● **The problem**: Give all of the lines again exactly as they read.

● **Dataset excerpt**:

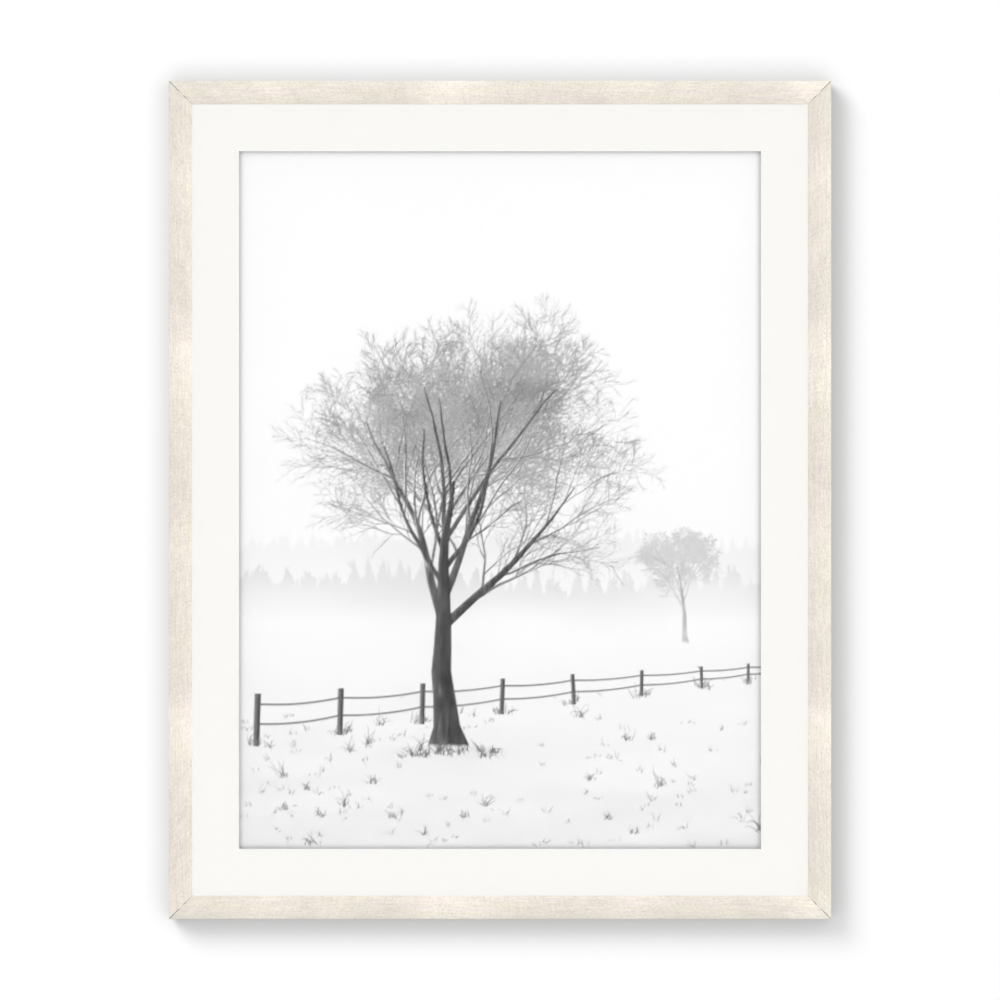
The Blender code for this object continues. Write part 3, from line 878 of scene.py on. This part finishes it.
def far_trees(rng, x, z, height, rise, tall, wide, dark, fog):
    """A far line of conifers as (cover, tone): a rolling ridge with a row of tops on it.

    A top is a cone whose height falls off from the middle of its cell. The tone pales
    towards the ground, where the fog is thickest.
    """
    ridge = height + rise * line_noise(rng, x, 0.17, 2)
    tops = np.zeros_like(x)
    for layer in range(3):
        cell = wide * (1 + 0.35 * layer)
        u = x / cell + rng.uniform(0, 1) + 0.25 * np.sin(x / cell * 0.7 + layer)
        index = np.floor(u).astype(int)
        index -= index.min()
        size = rng.uniform(0.25, 1.0, index.max() + 1)[index]
        lean = rng.uniform(-0.18, 0.18, index.max() + 1)[index]
        side = np.abs(u - np.floor(u) - 0.5 - lean) * 2
        tops = np.maximum(tops, tall * size * np.clip(1 - side, 0, 1) ** 0.8)
    jag = 0.16 * tall * lattice_noise(rng, x, z, wide / 9, tall / 9)
    cover = soft_step(ridge + tops + jag - z, 0.0016)
    depth = np.clip((z - HORIZON) / (height + tall - HORIZON), 0, 1)
    mist = fractal_noise(rng, x, z, 0.09, 0.03, 2)
    return cover, dark + (fog - dark) * np.clip(1.15 - 1.1 * depth + 0.25 * mist, 0, 1)


def fog_and_snow(rng, x, z):
    """The picture under its inks: bright fog, two far lines of trees and drifted snow."""
    tone = 0.998 - 0.010 * soft_step(-z - 0.02, 0.3)
    tone = tone + 0.003 * fractal_noise(rng, x, z, 0.16, 0.09, 3)
    for line in (
        (-0.052, 0.016, 0.020, 0.0075, 0.955, 0.996),
        (-0.088, 0.012, 0.030, 0.0110, 0.890, 0.993),
    ):
        cover, shade_tone = far_trees(rng, x, z, *line)
        tone = tone * (1 - cover) + shade_tone * cover
    edge = HORIZON + 0.006 * line_noise(rng, x, 0.22, 3)
    near = np.clip((edge - z) / (edge + IMAGE_HEIGHT / 2), 0, 1)
    drift = fractal_noise(rng, x, z - 0.05 * x, 0.10, 0.016, 4) * (0.35 + near)
    hollow = np.clip(fractal_noise(rng, x, z + 0.08 * x, 0.16, 0.022, 3) - 0.25, 0, 1)
    crust = fractal_noise(rng, x, z, 0.012, 0.003, 3)
    snow = 0.993 - 0.046 * near**0.8 + 0.020 * drift - 0.055 * hollow * near**0.5
    snow = snow + 0.012 * crust * near
    cover = soft_step(edge - z, 0.010)
    return tone * (1 - cover) + snow * cover


def fence_strokes(rng, posts=9):
    """A fence that runs off to the right: posts that shrink with distance, and two sagging
    rails, as a list of (points, widths, tone)."""
    near = np.linspace(0, 1, posts) ** 1.35
    size = 0.014 + 0.032 * near
    foot = np.stack([0.245 - 0.46 * near + rng.normal(0, 0.002, posts), -0.156 - 0.060 * near], 1)
    tip = foot + np.stack([rng.normal(0, 0.05, posts) * size, size], 1)
    t = np.linspace(0, 1, 5)
    uprights = foot[:, None] * (1 - t)[None, :, None] + tip[:, None] * t[None, :, None]
    strokes = [(uprights, np.repeat((0.0020 + 0.0034 * near)[:, None], 5, 1), 0.36)]
    knots = np.linspace(0, posts - 1, 400)
    index = np.minimum(knots.astype(int), posts - 2)
    part = (knots - index)[:, None]
    for level in (0.80, 0.42):
        held = foot + (tip - foot) * level
        path = held[index] * (1 - part) + held[index + 1] * part
        path[:, 1] -= 0.22 * size[index + 1] * (part * (1 - part))[:, 0]
        strokes.append((path[None], (0.0006 + 0.0012 * knots / (posts - 1))[None], 0.42))
    return strokes, foot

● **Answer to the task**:
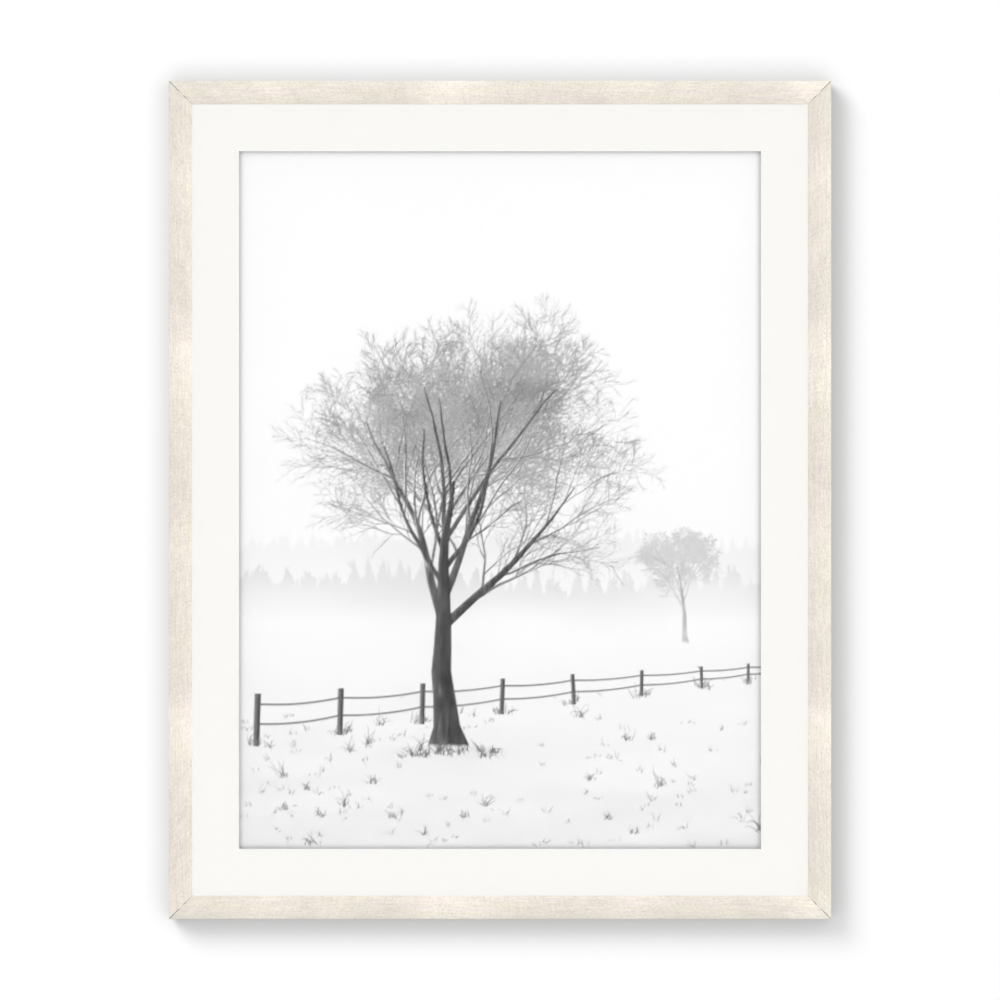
The Blender code for this object continues. Write part 3, from line 878 of scene.py on. This part finishes it.
def far_trees(rng, x, z, height, rise, tall, wide, dark, fog):
    """A far line of conifers as (cover, tone): a rolling ridge with a row of tops on it.

    A top is a cone whose height falls off from the middle of its cell. The tone pales
    towards the ground, where the fog is thickest.
    """
    ridge = height + rise * line_noise(rng, x, 0.17, 2)
    tops = np.zeros_like(x)
    for layer in range(3):
        cell = wide * (1 + 0.35 * layer)
        u = x / cell + rng.uniform(0, 1) + 0.25 * np.sin(x / cell * 0.7 + layer)
        index = np.floor(u).astype(int)
        index -= index.min()
        size = rng.uniform(0.25, 1.0, index.max() + 1)[index]
        lean = rng.uniform(-0.18, 0.18, index.max() + 1)[index]
        side = np.abs(u - np.floor(u) - 0.5 - lean) * 2
        tops = np.maximum(tops, tall * size * np.clip(1 - side, 0, 1) ** 0.8)
    jag = 0.16 * tall * lattice_noise(rng, x, z, wide / 9, tall / 9)
    cover = soft_step(ridge + tops + jag - z, 0.0016)
    depth = np.clip((z - HORIZON) / (height + tall - HORIZON), 0, 1)
    mist = fractal_noise(rng, x, z, 0.09, 0.03, 2)
    return cover, dark + (fog - dark) * np.clip(1.15 - 1.1 * depth + 0.25 * mist, 0, 1)


def fog_and_snow(rng, x, z):
    """The picture under its inks: bright fog, two far lines of trees and drifted snow."""
    tone = 0.998 - 0.010 * soft_step(-z - 0.02, 0.3)
    tone = tone + 0.003 * fractal_noise(rng, x, z, 0.16, 0.09, 3)
    for line in (
        (-0.052, 0.016, 0.020, 0.0075, 0.955, 0.996),
        (-0.088, 0.012, 0.030, 0.0110, 0.890, 0.993),
    ):
        cover, shade_tone = far_trees(rng, x, z, *line)
        tone = tone * (1 - cover) + shade_tone * cover
    edge = HORIZON + 0.006 * line_noise(rng, x, 0.22, 3)
    near = np.clip((edge - z) / (edge + IMAGE_HEIGHT / 2), 0, 1)
    drift = fractal_noise(rng, x, z - 0.05 * x, 0.10, 0.016, 4) * (0.35 + near)
    hollow = np.clip(fractal_noise(rng, x, z + 0.08 * x, 0.16, 0.022, 3) - 0.25, 0, 1)
    crust = fractal_noise(rng, x, z, 0.012, 0.003, 3)
    snow = 0.993 - 0.046 * near**0.8 + 0.020 * drift - 0.055 * hollow * near**0.5
    snow = snow + 0.012 * crust * near
    cover = soft_step(edge - z, 0.010)
    return tone * (1 - cover) + snow * cover


def fence_strokes(rng, posts=9):
    """A fence that runs off to the right: posts that shrink with distance, and two sagging
    rails, as a list of (points, widths, tone)."""
    near = np.linspace(0, 1, posts) ** 1.35
    size = 0.014 + 0.032 * near
    foot = np.stack([0.245 - 0.46 * near + rng.normal(0, 0.002, posts), -0.156 - 0.060 * near], 1)
    tip = foot + np.stack([rng.normal(0, 0.05, posts) * size, size], 1)
    t = np.linspace(0, 1, 5)
    uprights = foot[:, None] * (1 - t)[None, :, None] + tip[:, None] * t[None, :, None]
    strokes = [(uprights, np.repeat((0.0020 + 0.0034 * near)[:, None], 5, 1), 0.36)]
    knots = np.linspace(0, posts - 1, 400)
    index = np.minimum(knots.astype(int), posts - 2)
    part = (knots - index)[:, None]
    for level in (0.80, 0.42):
        held = foot + (tip - foot) * level
        path = held[index] * (1 - part) + held[index + 1] * part
        path[:, 1] -= 0.22 * size[index + 1] * (part * (1 - part))[:, 0]
        strokes.append((path[None], (0.0006 + 0.0012 * knots / (posts - 1))[None], 0.42))
    return strokes, foot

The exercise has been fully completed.